You can tell them exactly what you told us in that you do not want to come off like an apostate. But, you can no longer blindly accept major prophecy changes as new light but instead using logic and intelligence to see that the society uses prophecies like those to keep their people afraid and in line but when the prophecy is shown to be false by the simple reason of the time and events that prove them wrong. You do not want to continue to tell people about new prophecies that will also not come true. To you, that will make you a hypocrite and a liar.
<<You know very well that your mother and I love you dearly >>
You may ask your dad to define what he feels the meaning of "love" is. Ask him to look up what the bible defines as love and ask him if that definition includes the words "unless the watchtower society adds amendments to keep those who do not agree with them asking questions"?
<<We want to tell you that it’s a hard thing to remind you of how as Jehovah’s servants we follow the scriptural admonition to not be eating with one who has turned their back on the teachings we get from the bible. >>
Tell your dad that you will gladly come back to the religion if he can show you the scripture that has the word "disfellowshipped" in it. When he tells you that it doesn't exist ask him about the scripture that says to not add anything to what has been written. Then ask him if that isn't what the watchtower society has done to fit their needs and keep those who dare to question them away from those who blindly accept.
<<There is no doubt in our minds of how we need to be >>
Ask your dad to read what he just said. He said that this is how they "need" to be? Then ask him if this is how he truly feels in his heart as how they "want" to be? Tell him that "needing" to be is not the same as "wanting". Ask him if in his heart and as a man and as your father if this "need" goes against his "want". Ask him if he has ever wrestled with what his heart an intelligent mind told him he truly "felt" in relation to what the society told him he "needed" to believe.
<<Though there is great sorrow in our hearts with the path you chose. >>
Tell your dad that this is not the path you chose but rather the path "they" chose. You have no rules telling you not to eat or associate with your parents that you love. The true meaning of "love' would not do that. It is the watchtower society telling them they cannot eat or associate with you, their daughter who loves them. Tell them that you have come to understand in your mind and heart that the watchtower society is not your parent, it is an incorporated religion that started a little over a hundred years ago and have changed their teachings several times in that time to keep their members selling their books and magazines. The religion has such a control over their members minds that they have the power to rip familles apart and redefine the true meaning of love and convince their followers that if they do not do as they say, they will die. That threat of death is right around the corner and has been frozen there since the religion started.

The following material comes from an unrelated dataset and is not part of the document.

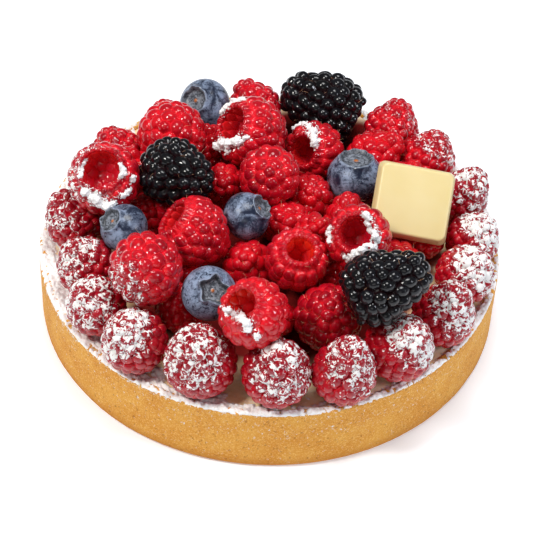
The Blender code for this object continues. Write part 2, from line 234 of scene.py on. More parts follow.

<<We feel out of all our children (except for Sara) you are the most kind hearted one of the family and you show the most feeling and compassion than all of us, and that is one of the things we love about you. >>
Ask your dad to really think about the statement he just made here. Ask him to read it over and over again. Tell him you haven't changed. You still are kind hearted, and you still feel compassion for people. Disagreeing with the religion has not nor will it ever change that. The only difference now is you feel you can no longer lie to yourself about your true feelings. Certain things in the religion are wrong and to keep acting like you believe in things that change once they are proven to be wrong goes against anything that your parents taught you about being truthful. Tell him that they instilled in you the need to be honest and in all honesty you can no longer go along with a religion that hides the fact that they have made false prophecies and have hidden the fat that they protect pedophiles in order to make them selves look blameless in the eyes of the world.
<<This last conversation and disrespectful response was a direct challenge for us to choose between obedience to what the scriptures teach us or not, and we have got to listen. Yes you are right that it may not be right in your eyes, or in the eyes of people who are not Jehovah's witnesses who may think it is wrong. >>
Ask your dad exactly who taught him to toss his own child away? Was it the scriptures or was it the Watchtower Bible and tract society? As him if he thinks they will ever change their mind and call it "new light" and allow him to show real love to his daughter again? If they can change the major teaching about the Gentile times, something as simple as loving your daughter who feels she can no longer lie to people on their behalf shouldn't be that hard to do.
<<Your mother and I can’t just choose what we want to believe and what we don’t what to believe >>
Tell your dad this is not true. They both choose to believe the JW religion and have accepted the fact that the religion tells them not to investigate or listen to any other way of thinking. To you, that sounds like they did indeed choose what to believe and what not to believe.
<<We can’t just take the beliefs and choose from column A and then some from B. You know what we believe. That’s not how we do things, we need to accept all that is written. >>
Ask your dad if he once believed that Armageddon was going to come before 1975? Ask your dad if he once thought those who believed the watchtower organization and were alive in 1914 would never die? Now ask him if he has chosen to believe something different now. Then ask him if that is what he meant by believing something in column A and then not believing it when it is changed in column B.
Well, this is enough for now. I know you did not want to come off as being too apostate but that is exactly how your parents are going to look at you anyway. You might as well be totally honest with them and give them something intelligent to think about.
One of two things will happen. They will either make the final cut on the string, or they will start to use their brains and think a little.